Je ne puis m’y résoudre. Voilà pourquoi je militerai sans relâche, et avec toute la conviction qui s’impose, pour un abaissement du seuil d’intervention de l’opérateur national, qui est le seul en mesure de faire face à la tâche immense qu’est l’électrification de l’intérieur guyanais. C’est nécessaire du simple point de vue de l’égalité – voire de l’équité – entre les territoires, mais aussi entre les citoyens de notre pays.
Il ne faudra pas s’arrêter là. Quid du FACÉ, le fonds d’amortissement des charges d’électrification, qui, adapté aux réseaux hexagonaux, fait la part belle aux infrastructures existantes et ne réserve plus que 12 % de ses fonds à l’extension du réseau de distribution ? Nous devons absolument le repenser en profondeur, car il est particulièrement inadapté aux réalités guyanaises. C’est bien simple : les fonds réservés à la Guyane pour l’extension du réseau existant se sont résumés à une maigre enveloppe de 250 000 euros pour 2014.
Plus inquiétant encore, alors même que, comme je vous le disais précédemment, la plupart des hameaux de l’intérieur ne sont raccordés à aucun réseau, et se trouvent de ce fait exclus de la péréquation tarifaire, le programme spécial no 794 du FACÉ pour le financement de la production d’électricité dans les sites isolés n’a prévu aucune dotation pour la Guyane ni en 2013, ni en 2014.
Au-delà de ces régimes d’aides quasi obsolètes, nous devons nous interroger sur la répartition des rôles entre l’opérateur public d’électricité, EDF SEI – c’est-à-dire EDF Systèmes Énergétiques Insulaires – pour l’outre-mer, et les collectivités territoriales. Est-il réellement pertinent de confier la gestion d’ouvrages de production à des communes dont les budgets comptent parmi les plus faibles de France ? La question qui se pose ici est celle du service public dans son sens le plus fondamental !
Les débats à venir devront être à la hauteur des enjeux et des défis qui se dressent sur notre route : c’est impératif.
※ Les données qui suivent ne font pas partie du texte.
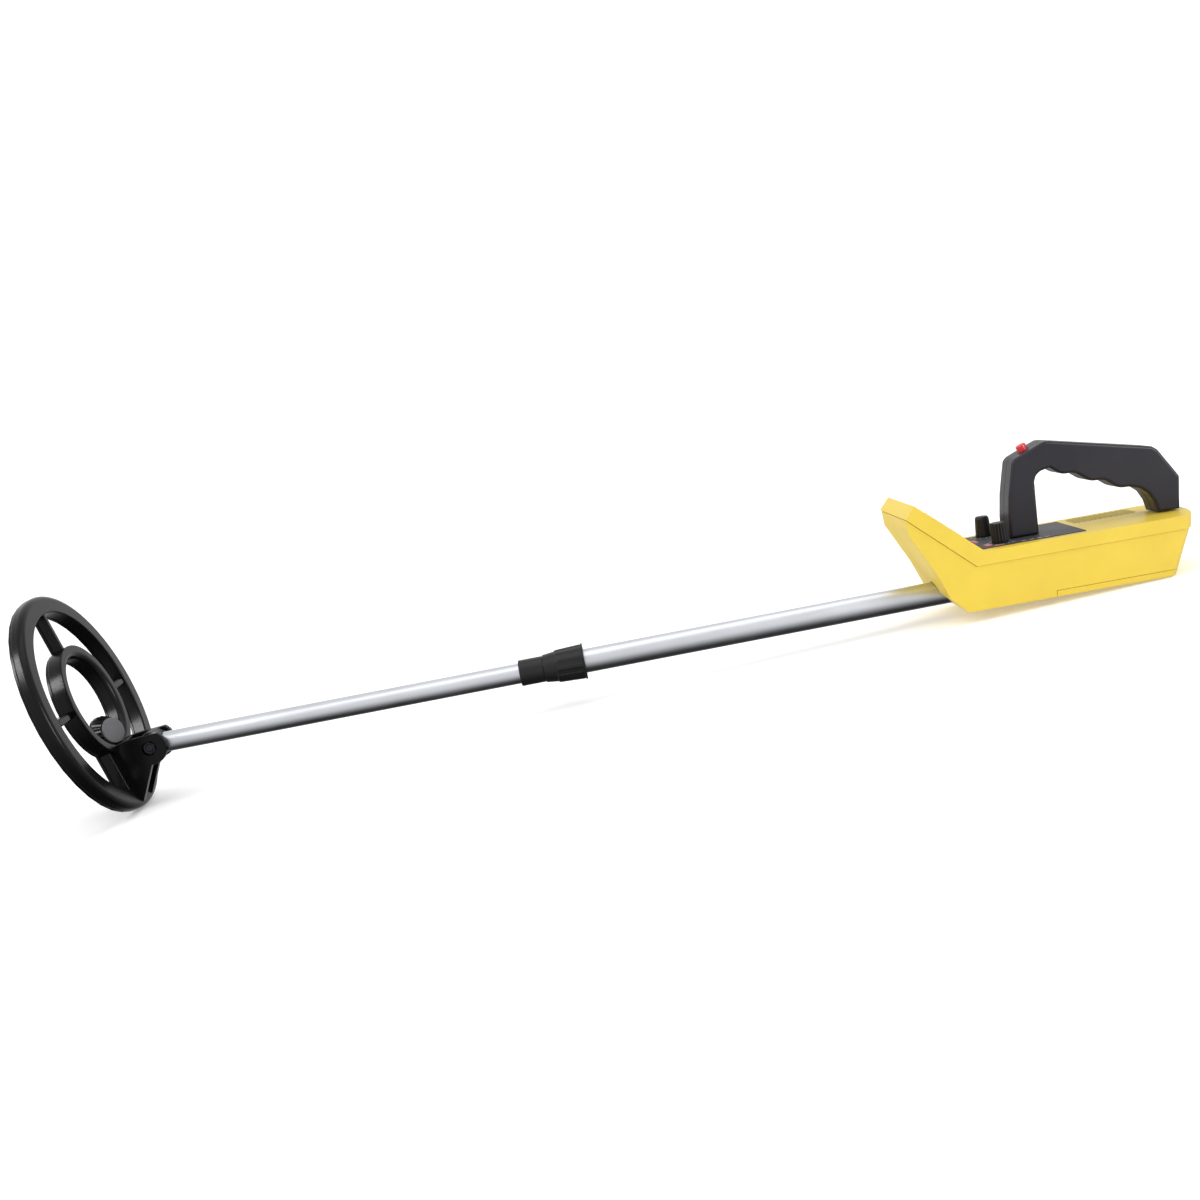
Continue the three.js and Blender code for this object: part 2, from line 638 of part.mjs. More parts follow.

Madame la ministre, chers collègues, je suis persuadé qu’ensemble, nous saurons enfin trouver une solution idoine aux difficultés que rencontre non seulement la Guyane, mais aussi toutes les zones non interconnectées. J’évoquais, dans une intervention précédente, le caractère très énergivore des installations de la base spatiale de Kourou. Le sentiment que la production et l’accès à l’énergie se font à une vitesse différente selon que l’on est riche ou pauvre est largement partagé au sein de nos populations. Le président François Mitterrand avait d’ailleurs trouvé anormal que la France et l’Union européenne « tirent des fusées sur fond de bidonvilles ».
Madame la ministre, les Guyanais et les populations d’outre-mer n’ont cessé, depuis mai 2012, de nous réitérer leur confiance et de placer en vous leurs espoirs. Faisons donc en sorte de ne pas les décevoir, en adoptant une attitude résolument positive et empreinte d’une belle empathie républicaine vis-à-vis des quelques amendements que nous avons déposés. D’avance, je vous en remercie.